→ Stated exercise: Copy, character for character, the lines running from the one with "# The whole blind" to the one with "before = set(bpy.data.objects)", ends included. Leave out every other line.

(3D code data)
----

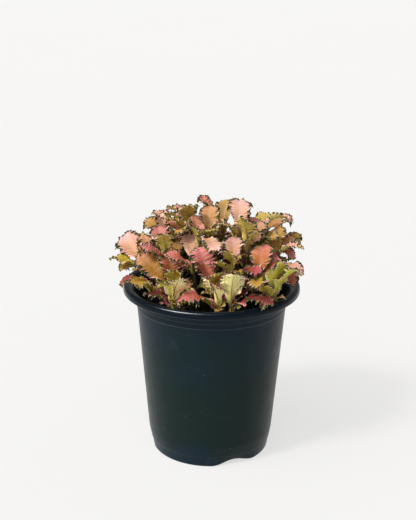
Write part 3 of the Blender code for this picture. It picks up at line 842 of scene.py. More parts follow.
def soil_tree():
    """Scatters crumbs of potting mix on the plug's top."""
    tree, kit, given = new_tree("soil crumbs", {
        "Float": ["Crumb Spacing", "Crumb Radius"],
        "Int": ["Seed"],
        "Material": ["Material"],
    })
    height = kit.parts(kit.first("GeometryNodeInputNormal"))[2]
    points = kit.first("GeometryNodeDistributePointsOnFaces", {
        "Mesh": given["Geometry"],
        "Selection": kit.math("GREATER_THAN", height, 0.5),
        "Distance Min": given["Crumb Spacing"],
        "Density Max": MOST_CRUMBS,
        "Seed": given["Seed"],
    }, distribute_method="POISSON")
    ball = {"Radius": given["Crumb Radius"], "Subdivisions": 1}
    turns = {"Max": (math.tau, math.tau, math.tau), "Seed": given["Seed"]}
    crumbs = kit.first("GeometryNodeInstanceOnPoints", {
        "Points": points,
        "Instance": kit.first("GeometryNodeMeshIcoSphere", ball),
        "Rotation": kit.first("FunctionNodeRandomValue", turns, data_type="FLOAT_VECTOR"),
        "Scale": kit.first("FunctionNodeRandomValue", CRUMB_SCALES, data_type="FLOAT_VECTOR"),
    })
    place = kit.first("GeometryNodeInputPosition")
    rough = kit.add("ShaderNodeTexNoise", {"Vector": place, "Scale": 900.0})
    push = kit.added(rough.outputs["Color"], (-0.5, -0.5, -0.5))
    jagged = kit.first("GeometryNodeSetPosition", {
        "Geometry": kit.first("GeometryNodeRealizeInstances", {"Geometry": crumbs}),
        "Offset": kit.scaled(push, kit.times(given["Crumb Radius"], 1.6)),
    })
    close_tree(kit, kit.painted(kit.joined(given["Geometry"], jagged), given["Material"]))
    return tree


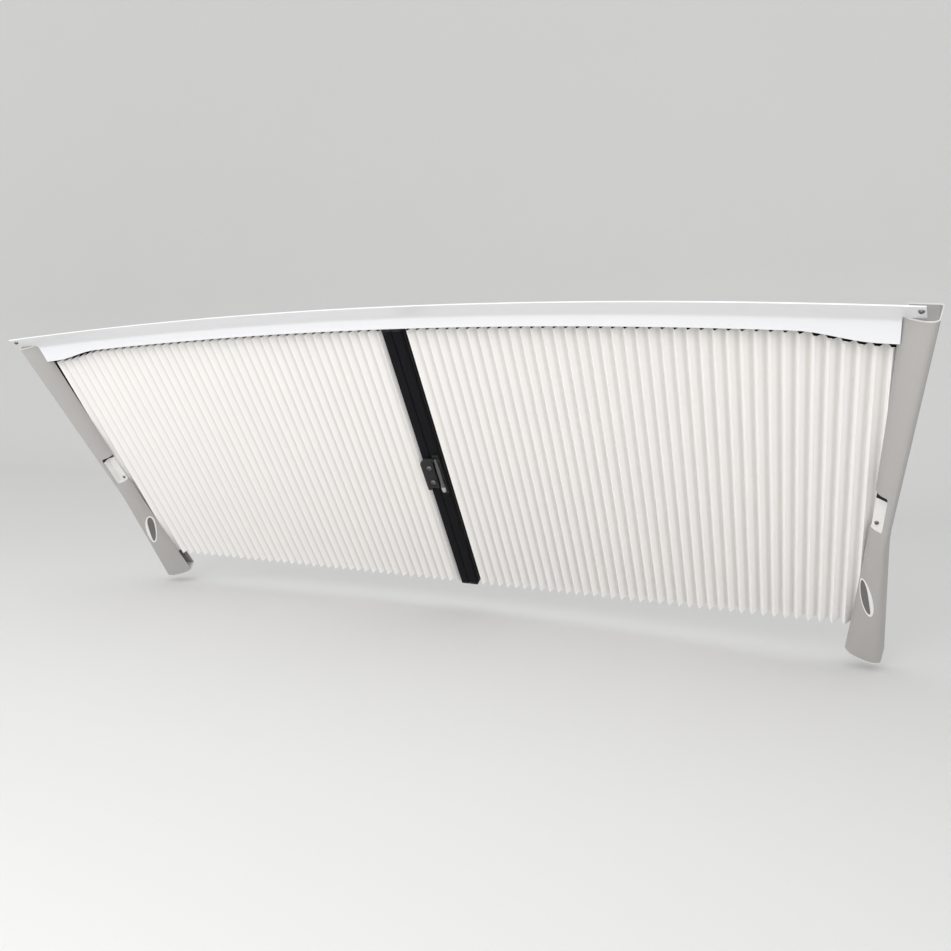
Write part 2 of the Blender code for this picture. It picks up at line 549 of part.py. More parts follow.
def pillar_housing(side, word):
    """A shell that opens towards the fabric, with room for the rail and a cut-out for its fixing."""
    spot = Spot(side * FABRIC_END)
    sections = []
    for l in steps(HOUSING_TOP, HOUSING_BOTTOM, 16):
        outer = housing_outline(l)
        sections.append([spot(side * t, n, l) for t, n in outer + list(reversed(shifted(outer, HOUSING_WALL)))])
    shell = loft(f"pillar_housing_{word}", sections, "housing_grey")
    room = 2 * GAP
    cut(shell, block("rail_room", spot, (side * (inner_edge(0) - 2 * REAR_LIP), side * (RAIL_END + room)),
                     (-RAIL_HALF - room, RAIL_HALF + GAP / 2), (RAIL_TOP - room, RAIL_BOTTOM + room), "housing_grey"))
    notch = [[spot(side * t, n, l) for t, n in (
        (inner_edge(l) - NOTCH_WIDTH, -0.05), (inner_edge(l) + NOTCH_WIDTH, -0.05),
        (inner_edge(l) + NOTCH_WIDTH, -HOUSING_FRONT[0][1] + 1.5 * HOUSING_WALL),
        (inner_edge(l) - NOTCH_WIDTH, -HOUSING_FRONT[0][1] + 1.5 * HOUSING_WALL))] for l in (NOTCH_TOP, NOTCH_BOTTOM)]
    cut(shell, loft("notch", notch, "housing_grey"))
    fixing_plate(side, word, spot)
    housing_ends(side, word, spot)
    oval_bezel(side, word, spot)
    edge = FABRIC_END + FABRIC / 2 + GAP
    block(f"pleat_anchor_{word}", spot, (side * edge, side * (edge + ANCHOR_THICK)),
          (ANCHOR_FRONT, HOUSING_REAR - HOUSING_WALL - GAP), (ANCHOR_TOP, bottom_edge(FABRIC_END) - ANCHOR_SHORT),
          "cap_black")


def fixing_plate(side, word, spot):
    """The pale plate in the housing's cut-out, with a side wall up to the front and a screw."""
    sections, wall, f = [], PLATE_WALL, PLATE_FRONT
    for l in (NOTCH_TOP - PLATE_UNDER, NOTCH_BOTTOM + PLATE_UNDER):
        near, far = inner_edge(l) + PLATE_INSET, inner_edge(l) + NOTCH_WIDTH + PLATE_WALL + 2 * GAP
        rim = -(on_front(l, far - wall) - HOUSING_WALL - 3 * GAP)
        outline = [(near, wall - f), (near, -f), (far - wall, -f), (far - wall, rim), (far, rim), (far, wall - f)]
        sections.append([spot(side * t, n, l) for t, n in outline])
    plate = loft(f"fixing_plate_{word}", sections, "insert_white")
    l = NOTCH_BOTTOM - FIXING_FROM_END
    screw(f"fixing_screw_{word}", FIXING_SCREW, spot(side * (inner_edge(l) + FIXING_ASIDE), -f, l), -spot.n, wall,
          [plate])


def housing_ends(side, word, spot):
    """Flat caps that close the housing's two ends."""
    top, bottom = HOUSING_TOP - GAP, HOUSING_BOTTOM + GAP
    for name, l, ends in ((f"housing_cap_{word}", top, (top - HOUSING_CAP, top)),
                          (f"housing_foot_{word}", bottom, (bottom, bottom + HOUSING_CAP))):
        outline = [(side * t, n) for t, n in shifted(housing_outline(l), -CAP_OVER)]
        prism(name, spot, outline, *ends, "housing_grey")


def oval_bezel(side, word, spot):
    """A raised oval ring that follows the housing's front, low down."""
    inner, outer = inner_edge(OVAL_DOWN), outer_edge(OVAL_DOWN)
    rings, middle = [], inner + (outer - inner) * OVAL_ACROSS
    for a in steps(0, math.tau, 40)[:-1]:
        ring = []
        for out, lift in ((0.0, GAP), (OVAL_BAND, GAP), (OVAL_BAND * 0.8, OVAL_HEIGHT), (OVAL_BAND * 0.2, OVAL_HEIGHT)):
            u, v = (OVAL_SHORT + out) * math.cos(a), (OVAL_LONG + out) * math.sin(a)
            t = middle + u * math.cos(OVAL_LEAN) + v * math.sin(OVAL_LEAN)
            l = OVAL_DOWN - u * math.sin(OVAL_LEAN) + v * math.cos(OVAL_LEAN)
            ring.append(spot(side * t, -on_front(l, t) - lift - GAP, l))
        rings.append(ring)
    loft(f"oval_bezel_{word}", rings, "insert_white", ring=True)


# The whole blind
def build():
    for obj in list(bpy.data.objects):
        bpy.data.objects.remove(obj)
    rail = guide_rail()
    brackets(rail)
    cover_screws(top_cover())
    rail_end_stops()
    for side, word in ((-1, "left"), (1, "right")):
        pleated_curtain(side, word)
        runners(side, word)
        closing_bar(side, word)
        pillar_housing(side, word)
    catch_plate()
    pull_lever()


build()
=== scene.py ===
# %% [markdown]
# # A pleated cab blind
#
# This lesson dresses the solids of a windscreen blind for a van's cab. The blind hangs under the roof
# and slopes forward with the glass. Two half curtains with upright folds close at black bars in the
# middle. When it is open, the folds stack in the housings on the two pillars.
#
# The solids already have the right sizes and places. This script gives them their looks: real folds, soft
# edges, and a finish on each surface. We load the solids and keep their box.

# %% Load the solids
import json
import math

import bmesh
import bpy
from mathutils import Matrix, Vector

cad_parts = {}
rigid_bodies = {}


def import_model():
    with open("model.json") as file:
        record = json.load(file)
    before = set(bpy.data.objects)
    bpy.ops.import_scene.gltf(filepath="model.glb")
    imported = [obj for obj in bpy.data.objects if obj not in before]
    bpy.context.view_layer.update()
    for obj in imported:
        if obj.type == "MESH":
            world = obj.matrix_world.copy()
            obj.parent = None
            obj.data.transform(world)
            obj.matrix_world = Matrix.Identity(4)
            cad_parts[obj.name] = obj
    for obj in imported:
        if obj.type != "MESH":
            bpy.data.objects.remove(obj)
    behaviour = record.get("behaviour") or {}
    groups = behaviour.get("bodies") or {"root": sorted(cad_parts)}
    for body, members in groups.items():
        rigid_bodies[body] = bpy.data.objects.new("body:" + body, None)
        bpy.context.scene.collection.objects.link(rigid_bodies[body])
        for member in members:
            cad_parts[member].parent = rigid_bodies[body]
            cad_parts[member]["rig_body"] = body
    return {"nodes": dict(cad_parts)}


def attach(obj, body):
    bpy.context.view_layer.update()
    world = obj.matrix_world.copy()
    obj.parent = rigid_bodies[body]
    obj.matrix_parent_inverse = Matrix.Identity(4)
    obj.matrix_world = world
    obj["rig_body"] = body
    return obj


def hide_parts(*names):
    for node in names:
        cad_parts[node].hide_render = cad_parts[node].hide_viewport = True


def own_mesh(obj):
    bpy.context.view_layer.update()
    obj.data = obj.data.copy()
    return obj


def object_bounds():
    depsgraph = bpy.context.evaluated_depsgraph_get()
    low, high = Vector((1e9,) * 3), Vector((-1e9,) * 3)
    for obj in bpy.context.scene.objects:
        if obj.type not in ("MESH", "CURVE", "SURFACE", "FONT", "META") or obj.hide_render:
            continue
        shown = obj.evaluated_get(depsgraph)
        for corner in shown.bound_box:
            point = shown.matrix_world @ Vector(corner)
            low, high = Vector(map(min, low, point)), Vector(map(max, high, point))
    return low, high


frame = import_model()
solid_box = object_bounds()
solids = frame["nodes"]
SIDES = ((-1, "left"), (1, "right"))
print("solids:", len(solids), "box:", [round(x, 3) for corner in solid_box for x in corner])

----

→ Task output:
# The whole blind
def build():
    for obj in list(bpy.data.objects):
        bpy.data.objects.remove(obj)
    rail = guide_rail()
    brackets(rail)
    cover_screws(top_cover())
    rail_end_stops()
    for side, word in ((-1, "left"), (1, "right")):
        pleated_curtain(side, word)
        runners(side, word)
        closing_bar(side, word)
        pillar_housing(side, word)
    catch_plate()
    pull_lever()


build()
=== scene.py ===
# %% [markdown]
# # A pleated cab blind
#
# This lesson dresses the solids of a windscreen blind for a van's cab. The blind hangs under the roof
# and slopes forward with the glass. Two half curtains with upright folds close at black bars in the
# middle. When it is open, the folds stack in the housings on the two pillars.
#
# The solids already have the right sizes and places. This script gives them their looks: real folds, soft
# edges, and a finish on each surface. We load the solids and keep their box.

# %% Load the solids
import json
import math

import bmesh
import bpy
from mathutils import Matrix, Vector

cad_parts = {}
rigid_bodies = {}


def import_model():
    with open("model.json") as file:
        record = json.load(file)
    before = set(bpy.data.objects)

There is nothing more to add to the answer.